RECORDS FOR THIS TASK
-*-
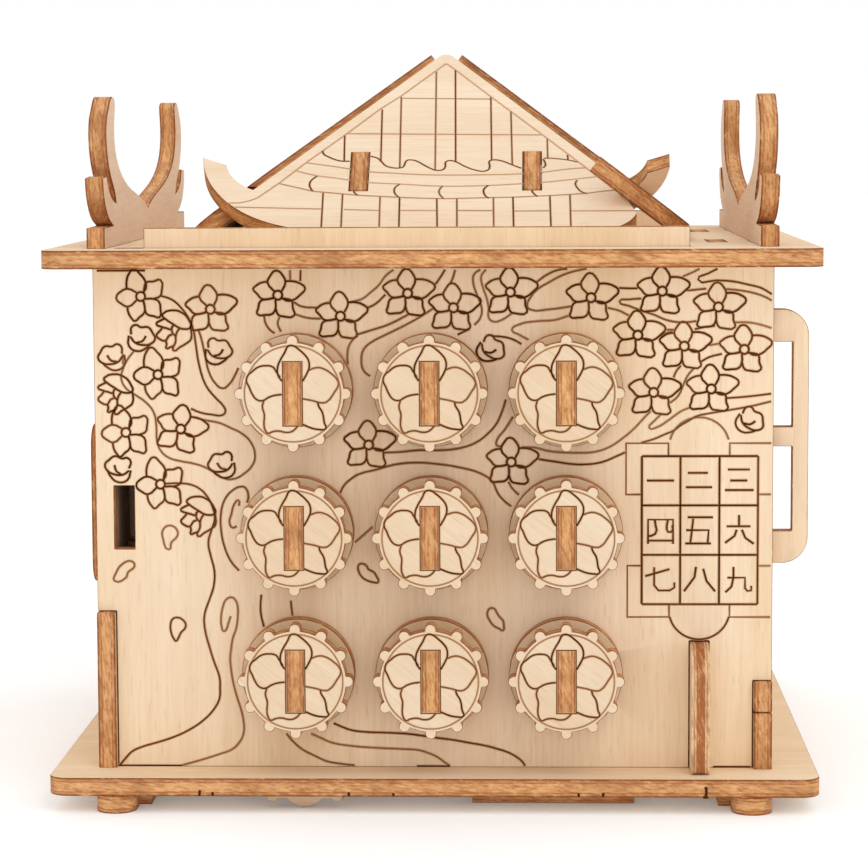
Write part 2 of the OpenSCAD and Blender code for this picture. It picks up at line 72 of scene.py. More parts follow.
-*-
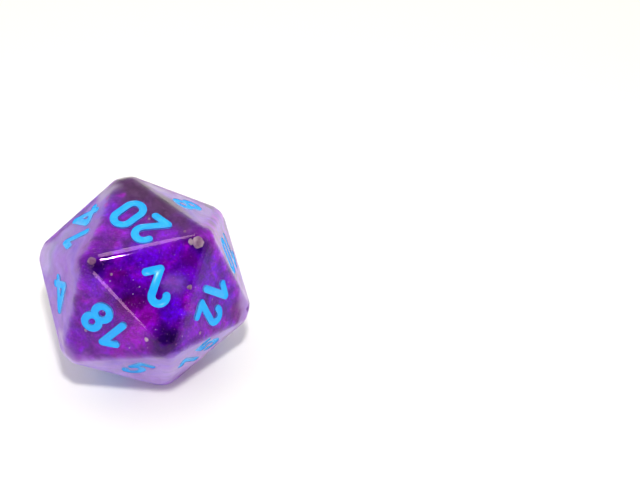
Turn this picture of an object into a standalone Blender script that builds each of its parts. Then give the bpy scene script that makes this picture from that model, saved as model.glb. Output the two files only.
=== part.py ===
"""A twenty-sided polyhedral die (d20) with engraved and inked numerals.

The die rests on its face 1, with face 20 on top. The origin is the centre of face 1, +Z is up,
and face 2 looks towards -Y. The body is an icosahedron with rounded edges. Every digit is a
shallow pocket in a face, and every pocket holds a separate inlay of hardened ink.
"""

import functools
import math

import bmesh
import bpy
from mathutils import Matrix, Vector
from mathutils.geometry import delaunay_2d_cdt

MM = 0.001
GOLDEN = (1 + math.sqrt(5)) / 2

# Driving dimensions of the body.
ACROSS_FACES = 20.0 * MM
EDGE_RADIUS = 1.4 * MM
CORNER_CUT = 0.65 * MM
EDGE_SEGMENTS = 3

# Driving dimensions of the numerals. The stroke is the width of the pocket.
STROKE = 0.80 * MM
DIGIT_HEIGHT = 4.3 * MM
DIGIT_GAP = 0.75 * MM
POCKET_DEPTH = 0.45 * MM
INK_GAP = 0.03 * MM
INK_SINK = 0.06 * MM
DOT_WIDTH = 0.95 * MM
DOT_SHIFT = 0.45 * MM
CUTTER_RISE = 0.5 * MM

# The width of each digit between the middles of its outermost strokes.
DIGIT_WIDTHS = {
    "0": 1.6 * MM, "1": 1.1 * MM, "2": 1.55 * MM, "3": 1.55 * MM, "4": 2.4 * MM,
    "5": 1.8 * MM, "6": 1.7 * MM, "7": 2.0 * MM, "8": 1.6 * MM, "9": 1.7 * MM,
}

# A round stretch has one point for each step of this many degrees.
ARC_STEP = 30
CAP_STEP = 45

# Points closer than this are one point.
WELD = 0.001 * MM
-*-
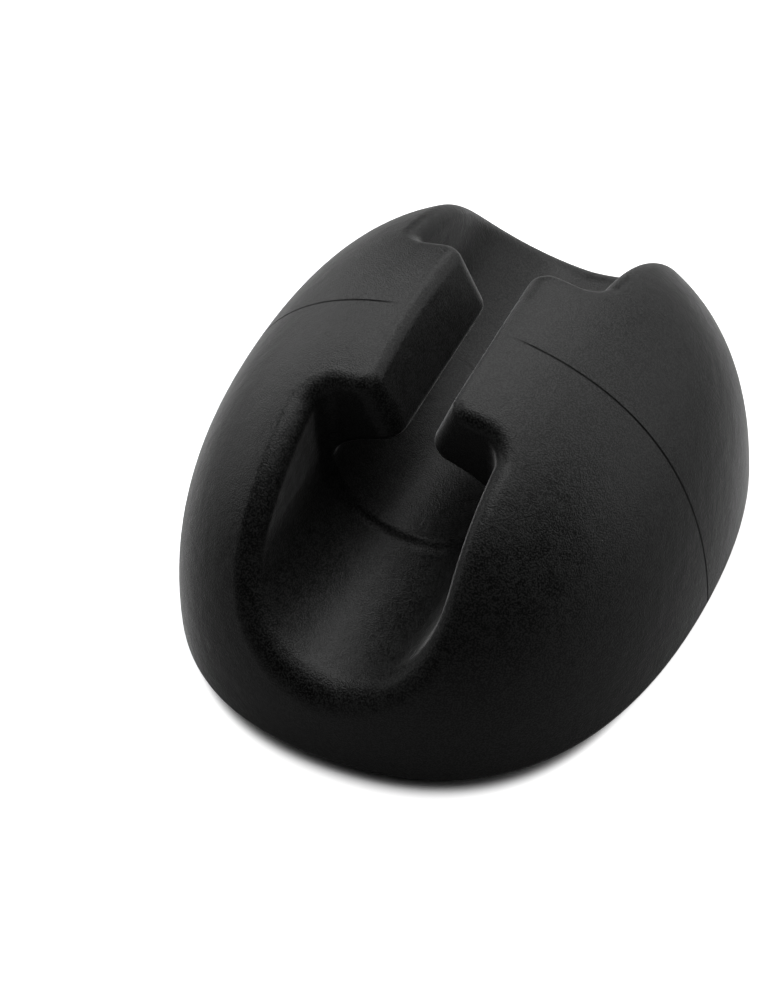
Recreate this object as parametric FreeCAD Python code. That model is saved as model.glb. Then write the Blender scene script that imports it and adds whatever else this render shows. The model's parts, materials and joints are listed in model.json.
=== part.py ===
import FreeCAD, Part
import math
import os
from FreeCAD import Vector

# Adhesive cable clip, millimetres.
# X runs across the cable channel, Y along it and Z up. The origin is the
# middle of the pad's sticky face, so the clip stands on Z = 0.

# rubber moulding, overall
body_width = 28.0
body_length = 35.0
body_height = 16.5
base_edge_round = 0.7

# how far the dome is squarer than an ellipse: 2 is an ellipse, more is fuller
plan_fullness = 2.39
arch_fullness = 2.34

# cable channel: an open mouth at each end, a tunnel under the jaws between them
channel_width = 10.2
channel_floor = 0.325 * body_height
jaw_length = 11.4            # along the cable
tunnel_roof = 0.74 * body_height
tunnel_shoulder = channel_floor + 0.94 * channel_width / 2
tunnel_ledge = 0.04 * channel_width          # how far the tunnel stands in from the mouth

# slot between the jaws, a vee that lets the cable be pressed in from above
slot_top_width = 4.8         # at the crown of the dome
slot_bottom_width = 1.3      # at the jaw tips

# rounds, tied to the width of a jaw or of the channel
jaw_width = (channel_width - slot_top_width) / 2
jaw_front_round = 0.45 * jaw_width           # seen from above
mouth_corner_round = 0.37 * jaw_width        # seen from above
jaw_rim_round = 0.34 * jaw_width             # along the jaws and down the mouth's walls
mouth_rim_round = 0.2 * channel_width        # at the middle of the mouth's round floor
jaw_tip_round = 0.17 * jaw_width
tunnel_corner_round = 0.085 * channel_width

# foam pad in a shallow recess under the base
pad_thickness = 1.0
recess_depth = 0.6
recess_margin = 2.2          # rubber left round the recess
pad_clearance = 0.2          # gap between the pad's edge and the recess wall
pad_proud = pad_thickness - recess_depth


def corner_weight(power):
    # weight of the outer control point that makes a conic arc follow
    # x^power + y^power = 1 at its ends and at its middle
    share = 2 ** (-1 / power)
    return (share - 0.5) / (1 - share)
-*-
Using the entries above, repeat only the lines from the one containing "Recreate this object" through the one containing "tunnel_ledge = 0.04", end lines included.

Recreate this object as parametric FreeCAD Python code. That model is saved as model.glb. Then write the Blender scene script that imports it and adds whatever else this render shows. The model's parts, materials and joints are listed in model.json.
=== part.py ===
import FreeCAD, Part
import math
import os
from FreeCAD import Vector

# Adhesive cable clip, millimetres.
# X runs across the cable channel, Y along it and Z up. The origin is the
# middle of the pad's sticky face, so the clip stands on Z = 0.

# rubber moulding, overall
body_width = 28.0
body_length = 35.0
body_height = 16.5
base_edge_round = 0.7

# how far the dome is squarer than an ellipse: 2 is an ellipse, more is fuller
plan_fullness = 2.39
arch_fullness = 2.34

# cable channel: an open mouth at each end, a tunnel under the jaws between them
channel_width = 10.2
channel_floor = 0.325 * body_height
jaw_length = 11.4            # along the cable
tunnel_roof = 0.74 * body_height
tunnel_shoulder = channel_floor + 0.94 * channel_width / 2
tunnel_ledge = 0.04 * channel_width          # how far the tunnel stands in from the mouth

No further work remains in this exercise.